His brother repeatedly reached out to him, as did his nieces and nephews, but Mr. Golden ignored them.


Then one day Mr. Golden received an email from his brother telling a story about two men who had a stream dividing their properties. One man hired a carpenter to build a fence along the stream, but the carpenter built a bridge by mistake. Mr. Golden thought about the email then wrote back, "I'd like to walk over the bridge."

"I missed him," Mr. Golden says now. "I never had the chance to miss him before."


Dr. Safer says brothers' rivalries often are overt, typically focusing on things like Dad's love, athletic prowess, career success, money.

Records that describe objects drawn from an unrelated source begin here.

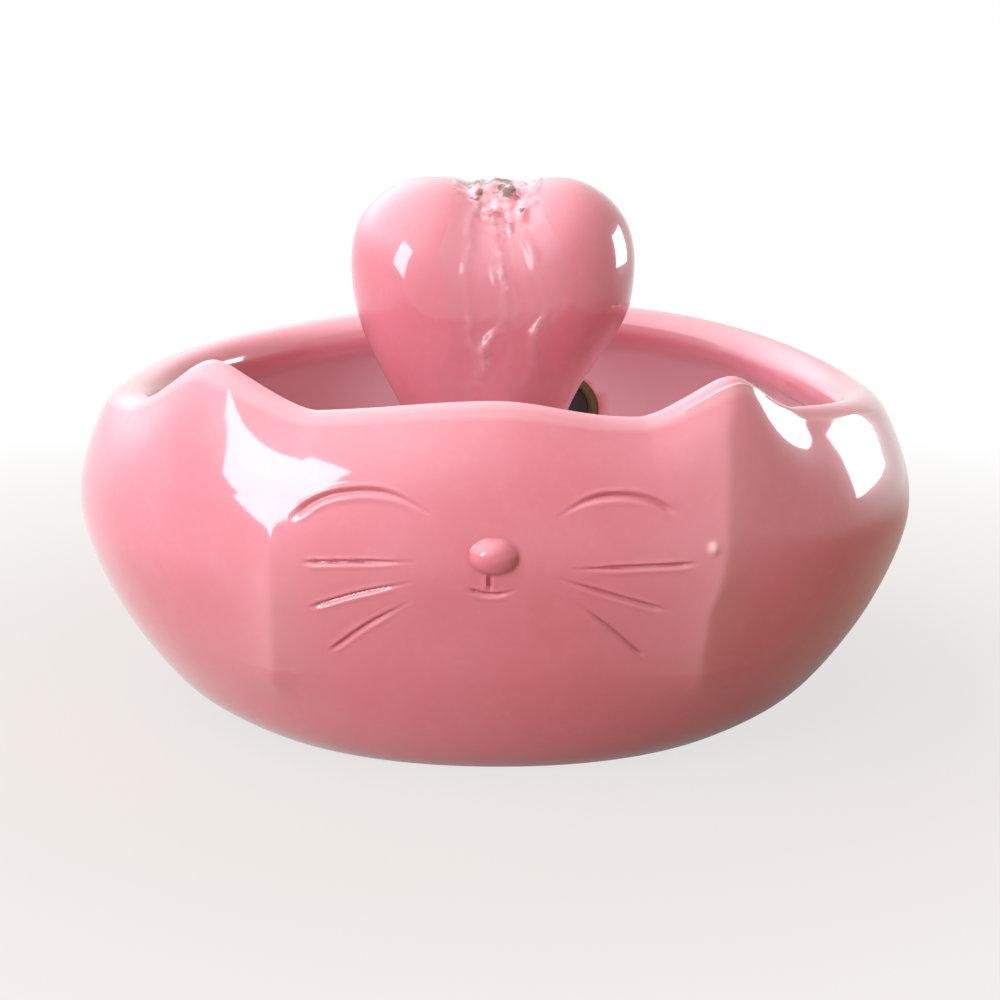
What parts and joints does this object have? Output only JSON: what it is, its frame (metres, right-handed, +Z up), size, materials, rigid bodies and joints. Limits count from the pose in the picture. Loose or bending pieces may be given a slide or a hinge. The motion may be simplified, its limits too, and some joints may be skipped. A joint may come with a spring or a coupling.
{
  "type": "pet water fountain",
  "caption": "Glazed ceramic drinking bowl with a cat's face and ears on its rim, a hollow heart-shaped spout in the middle and a small submersible pump under it.",
  "frame": {"origin": "centre of the bowl's foot, on the surface it stands on", "axes": "+Z up, -Y is the side with the cat's face, +X to the right as seen from the face's side"},
  "size_m": [0.2404, 0.2067, 0.1499],
  "materials": {
    "pink_glaze": "glossy",
    "dark_rubber": "matte",
    "olive_silicone": "satin",
    "clear_silicone": "satin",
    "pump_plastic": "satin",
    "grey_plastic": "satin",
    "potting_resin": "glossy",
    "core_steel": "laminated",
    "bobbin_plastic": "satin",
    "enamelled_copper": "glossy",
    "ferrite": "matte",
    "white_plastic": "satin",
    "shaft_ceramic": "polished",
    "black_rubber": "matte",
    "sponge_foam": "open-cell",
    "water": "clear"
  },
  "bodies": {
    "bowl": {"bowl": "pink_glaze", "cable_grommet": "dark_rubber", "grommet_ring": "olive_silicone"},
    "pump": {"pump_housing": "pump_plastic", "strainer_cover": "pump_plastic", "chamber_cover": "grey_plastic", "outlet_nozzle": "grey_plastic", "potting": "potting_resin", "stator_core": "core_steel", "coil_bobbin": "bobbin_plastic", "coil_winding": "enamelled_copper", "rotor_shaft": "shaft_ceramic", "rear_shaft_bush": "black_rubber", "front_shaft_bush": "black_rubber", "chamber_o_ring": "black_rubber", "pump_cable_gland": "black_rubber", "prefilter_sponge": "sponge_foam", "suction_cups": "black_rubber"},
    "rotor": {"rotor_magnet": "ferrite", "impeller": "white_plastic"},
    "dial": {"flow_dial": "grey_plastic"},
    "spout": {"heart_spout": "pink_glaze", "outlet_bush": "clear_silicone", "riser_tube": "clear_silicone"}
  },
  "joints": [
    {"name": "pump_lift", "type": "slide", "parent": "bowl", "child": "pump", "axis": [0, 0, 1], "range_m": [0, 0.11]},
    {"name": "spout_lift", "type": "slide", "parent": "pump", "child": "spout", "axis": [0, 0, 1], "range_m": [0, 0.12]},
    {"name": "impeller_spin", "type": "hinge", "parent": "pump", "child": "rotor", "pos_m": [0, 0, 0.0415], "axis": [0, 1, 0], "continuous": true},
    {"name": "flow_dial_turn", "type": "hinge", "parent": "pump", "child": "dial", "pos_m": [0, -0.0155, 0.0415], "axis": [0, -1, 0], "range_deg": [0, 90]}
  ]
}
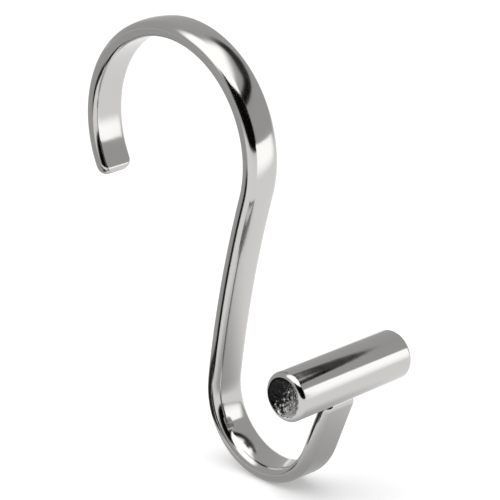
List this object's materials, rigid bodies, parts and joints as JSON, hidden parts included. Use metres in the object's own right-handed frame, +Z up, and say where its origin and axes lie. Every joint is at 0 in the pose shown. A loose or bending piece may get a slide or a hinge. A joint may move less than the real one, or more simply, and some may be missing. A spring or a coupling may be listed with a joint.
{
  "type": "shower curtain hook",
  "caption": "S-shaped shower curtain hook: a wide crook for the shower rod, a leaning shank and a smaller curtain loop that ends at a round cross bar, all bright chrome.",
  "frame": {"origin": "centre of the rod crook, where the axis of the shower rod would lie if it filled the crook", "axes": "+Z up as the hook hangs, +Y along the shower rod, +X from the crook's open side towards the curtain loop and the cross bar"},
  "size_m": [0.0736, 0.0306, 0.0888],
  "materials": {
    "strip_chrome": "bright polished chrome plate",
    "bar_chrome": "bright polished chrome plate, rough dished end faces"
  },
  "bodies": {
    "root": {"hook_strip": "strip_chrome", "cross_bar": "bar_chrome"}
  },
  "joints": []
}
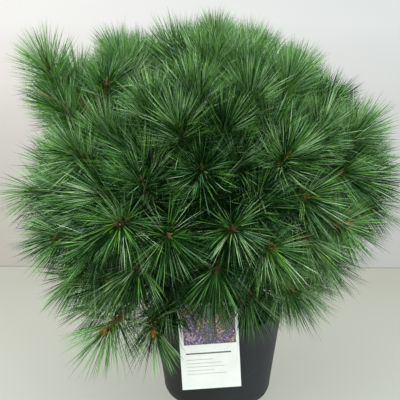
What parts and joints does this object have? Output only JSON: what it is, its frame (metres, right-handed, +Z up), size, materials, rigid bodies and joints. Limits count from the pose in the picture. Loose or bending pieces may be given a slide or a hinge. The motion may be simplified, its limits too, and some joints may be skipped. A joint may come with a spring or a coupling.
{
  "type": "potted dwarf eastern white pine",
  "caption": "Globe-shaped dwarf white pine with long soft needles, growing in a tapered black nursery pot with a bare plant card at the rim; it stands on the pot's flat underside.",
  "frame": {"origin": "centre of the pot's flat underside, on the surface that the plant stands on", "axes": "+Z up; -Y towards the side that shows the plant card; +X to the right seen from there"},
  "size_m": [0.6356, 0.5908, 0.5977],
  "materials": {
    "pot_plastic": "matte",
    "potting_soil": "matte",
    "label_plastic": "satin",
    "bark": "matte",
    "needles": "satin"
  },
  "bodies": {
    "root": {"pot": "pot_plastic", "soil": "potting_soil", "label_card": "label_plastic", "label_clip": "label_plastic", "trunk": "bark", "bough_low_1": "bark", "bough_low_2": "bark", "bough_low_3": "bark", "bough_low_4": "bark", "bough_low_5": "bark", "bough_low_6": "bark", "bough_low_7": "bark", "bough_mid_1": "bark", "bough_mid_2": "bark", "bough_mid_3": "bark", "bough_mid_4": "bark", "bough_mid_5": "bark", "bough_mid_6": "bark", "bough_mid_7": "bark", "bough_upper_1": "bark", "bough_upper_2": "bark", "bough_upper_3": "bark", "bough_upper_4": "bark", "bough_upper_5": "bark", "bough_upper_6": "bark", "bough_upper_7": "bark", "bough_upper_8": "bark", "bough_top_1": "bark", "bough_top_2": "bark", "bough_top_3": "bark", "bough_top_4": "bark", "needles_low_1": "needles", "needles_low_2": "needles", "needles_low_3": "needles", "needles_low_4": "needles", "needles_low_5": "needles", "needles_low_6": "needles", "needles_low_7": "needles", "needles_mid_1": "needles", "needles_mid_2": "needles", "needles_mid_3": "needles", "needles_mid_4": "needles", "needles_mid_5": "needles", "needles_mid_6": "needles", "needles_mid_7": "needles", "needles_upper_1": "needles", "needles_upper_2": "needles", "needles_upper_3": "needles", "needles_upper_4": "needles", "needles_upper_5": "needles", "needles_upper_6": "needles", "needles_upper_7": "needles", "needles_upper_8": "needles", "needles_top_1": "needles", "needles_top_2": "needles", "needles_top_3": "needles", "needles_top_4": "needles", "needles_leader": "needles"}
  },
  "joints": []
}
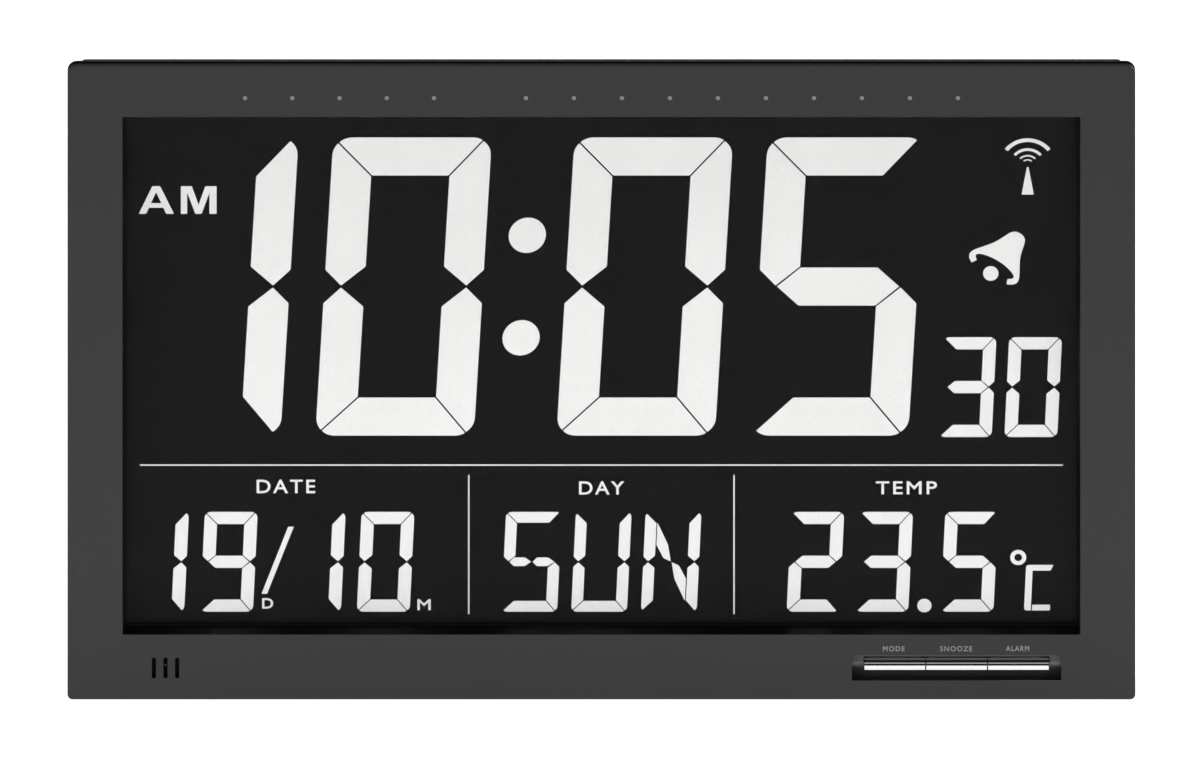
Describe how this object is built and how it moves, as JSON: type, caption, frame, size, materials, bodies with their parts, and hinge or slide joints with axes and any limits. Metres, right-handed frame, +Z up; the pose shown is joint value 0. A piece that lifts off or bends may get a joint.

Women are less comfortable with competition, she says, so sister rivalries tend to be passive-aggressive and less direct. Whom did Mom love best, who is a better mother now.

Brothers often repair their rivalries with actions. When women reconcile, it's often through talking. Ms. Putman and Ms. Walsh have learned to stop arguments using a trick from childhood. When a discussion gets heated, one sister will call out "star," a code word they devised as kids to mean the conversation is over. The sister who ends it gets the last word. "You may still be mad, but you adhere to the rules of childhood," Ms. Walsh says.


For some years, the two didn't socialize much. But when Ms. Putman's husband died last fall, Ms. Walsh, now a stay-at-home-mom in Chicago, helped plan the wake and write the obituary. Arriving at her sister's house one day before the funeral, Ms. Walsh found her in bed, crying, and climbed in next to her. The sisters said, "I love you," and Ms. Putman says she realized she was going to be OK.

"Lying there, I felt that if I've got my sister, I"ve got my strength," Ms. Putman says. "She is my backbone."